In the oxidation step, we knew this tea would have a very strong peach  taste.  Because when the tea was processing all the house was full of peach  flavor.  After this step we do the baking, a process we repeat a number of times.


And from there the conversation moved on to some related topics:


If you taste the tea in  2015 you will not get this feeling, because the tea still has too much charcoal feeling, so that you cannot get the taste the tea clearly.  So that is why we always sell the rock tea in the next year.


Of course I've left that close to her original words, to retain the sense that feel and taste of the tea really are sort of overlapping concepts.  In that earlier post, on inputs to making Wuyi Yancha, Cindy described how different types of teas are processed best related to different levels of roast.  Some other articles claim that less is more, that only lighter roasts are somehow valid, but the sense I get from her is that there is an art to making that sort of choice.  It does tie back to personal preference on some level, but that it's not nearly as simple as saying one set of processing parameters is best.


same tea, different picture

It's normal for people to talk about level of roast when discussing this general category of teas, or the amount of "char" effect, so it may stand out that I've not brought this up (in this tea review; of course I've discussed it in many).  It just wasn't an aspect that stood out in this case, not that the tea was heavily roasted, or lightly, but the effect was just transparent.  Cindy claimed that this was in part because these types of relatively more roasted teas should "rest" for a year prior to selling, and this tea was made last year, when that component would have been more noticeable, not so well balanced.

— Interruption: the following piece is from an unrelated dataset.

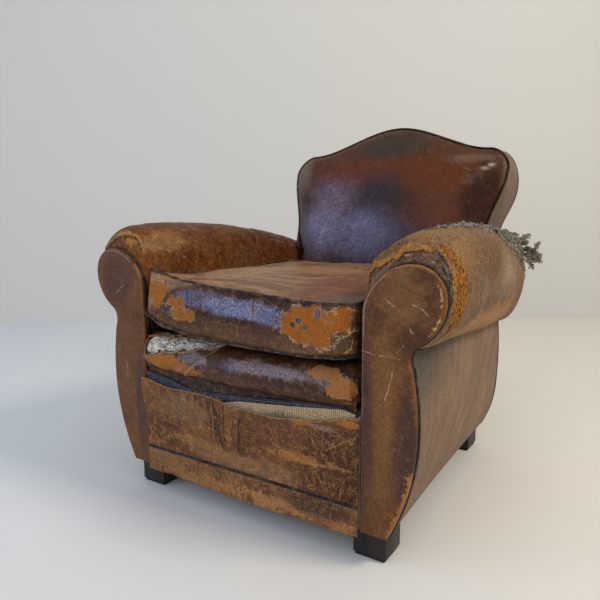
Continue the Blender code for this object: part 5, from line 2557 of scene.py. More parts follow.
@dataclass
class ArmStuffing:
    """Matted stuffing that shows where the right arm's rear end is torn.

    Each hank is four places and a thickness, in millimetres.
    """

    arm: Arm
    node: str = "arm_tuft"
    hanks: tuple = (
        (303, 322, 556, 318, 340, 560, 334, 345, 562, 349, 350, 552, 6.2),
        (333, 345, 543, 349, 345, 545, 358, 350, 557, 369, 352, 556, 5.2),
        (340, 345, 541, 353, 345, 538, 362, 345, 538, 371, 348, 544, 4),
        (322, 318, 552, 333, 335, 541, 341, 345, 527, 346, 345, 512, 5.8),
        (338, 325, 520, 352, 345, 523, 374, 350, 524, 394, 350, 515, 6.4),
        (343, 325, 507, 363, 345, 512, 384, 352, 508, 405, 350, 504, 6),
        (382, 350, 512, 398, 350, 508, 406, 345, 499, 402, 345, 488, 5.2),
        (366, 345, 500, 374, 345, 490, 385, 345, 480, 381, 345, 470, 3.6),
        (362, 340, 506, 376, 345, 497, 390, 348, 494, 400, 345, 490, 4.4),
        (384, 348, 520, 392, 350, 528, 395, 350, 536, 398, 350, 542, 3),
        (324, 318, 541, 340, 321, 522, 354, 321, 501, 366, 318, 486, 4.6),
        (296, 316, 566, 309, 320, 556, 322, 322, 545, 330, 322, 534, 4.8)
    )

    def build(self) -> None:
        """Builds the clumps of felted yarn and the fringe along the tear."""
        self.build_yarn()
        self.build_fringe()

    def build_yarn(self) -> None:
        """Thick felted lumps with a haze of fine hairs about them."""
        rng = np.random.default_rng(23)
        yarn = Strands(7)
        share = unit(22)
        for *flat, wide_mm in self.hanks:
            ends, size = np.reshape(flat, (-1, 3)) / 1000, wide_mm / 1000
            core = bezier(ends, len(share)) * 0.5 + 0.5 * np.stack(
                [np.interp(share, np.linspace(0, 1, len(ends)), axis) for axis in zip(*ends)], 1
            )
            for _ in range(9):
                turn = share * rng.uniform(3.0, 9.0) * rng.choice((-1, 1)) + rng.uniform(0, 6.3)
                wide = size * rng.uniform(0.25, 1.05)
                stray = np.cumsum(rng.normal(0, 0.0008, (len(share), 3)), 0)
                spiral = np.stack([np.cos(turn), np.sin(turn * 1.3), np.sin(turn)], 1)
                thick = size * rng.uniform(0.3, 0.66) * (
                    1 + 0.28 * rng.normal(size=len(share)).clip(-1, 1)
                )
                first, last = sorted(rng.integers(0, len(share), 2))
                run = slice(first, max(last, first + 9))
                taper = np.sin(np.linspace(0.35, 2.8, len(share[run]))) ** 0.5
                yarn.add((core + spiral * wide + stray)[run], thick[run] * taper)
            for _ in range(15):
                way = rng.normal(size=3)
                start = core[rng.integers(len(core))] + way / np.linalg.norm(way) * size * 0.9
                path = wandering(rng, start, way, rng.uniform(0.004, 0.012), 0.5, 7)
                yarn.add(path, np.linspace(0.00055, 0.0002, len(path)))
            for _ in range(12):
                middle = core[rng.integers(len(core))] + rng.normal(size=3) * size * 0.7
                turn = np.linspace(0, rng.uniform(3.0, 6.0), 11) + rng.uniform(0, 6.3)
                a, b = (v / np.linalg.norm(v) for v in rng.normal(size=(2, 3)))
                ring = rng.uniform(0.002, 0.0042)
                path = middle + ring * (np.cos(turn)[:, None] * a + np.sin(turn)[:, None] * b)
                yarn.add(path, rng.uniform(0.0007, 0.0014))
        piece = yarn.mesh("right_arm_yarn")
        dress(piece, "tuft", "wadding", self.node)

    def build_fringe(self) -> None:
        """Threads and wisps that lie in the bare strip along the arm's top."""
        rng = np.random.default_rng(29)
        threads = Strands(5)
        for number in range(900):
            depth = rng.uniform(0.13, 0.71)
            low = float(read_table(self.arm.rear_tear, depth))
            degrees = rng.uniform(low + 1, 110)
            steps = 10
            drift = np.cumsum(rng.normal(0, 1, (2, steps)), 1)
            length = rng.uniform(0.01, 0.032)
            run = np.linspace(0, length, steps) * rng.choice((-1, 1))
            if number % 2:
                places_at = depth + run, degrees + 1.6 * drift[0]
            else:
                places_at = depth + 0.0034 * drift[0], degrees + run * 330
            rise = 0.001 + 0.0028 * np.sin(np.linspace(0.1, 3.0, steps)) * rng.uniform(0.2, 1.0)
            if number % 9 == 0:
                rise = rise + np.linspace(0.0, rng.uniform(0.003, 0.008), steps)
            path = self.arm.on(
                np.clip(places_at[0], 0.03, 0.735), np.clip(places_at[1], 0, 125), rise
            )
            threads.add(path, np.sin(np.linspace(0.4, 2.7, steps)) * rng.uniform(0.0005, 0.0019))
        piece = threads.mesh("right_arm_fringe")
        dress(piece, "tuft", "wadding")


# --- feet and underside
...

There is room for a lot of background discussion on lots of points, many of which relate to type and preference.  According to Cindy there is no simple formula to get the teas right, and every step and decision is based on experience.  I won't do any of it too much justice given that scope and the level of impossible to describe skill-input required but I will share a lot more of Cindy's description of processing steps in another post later.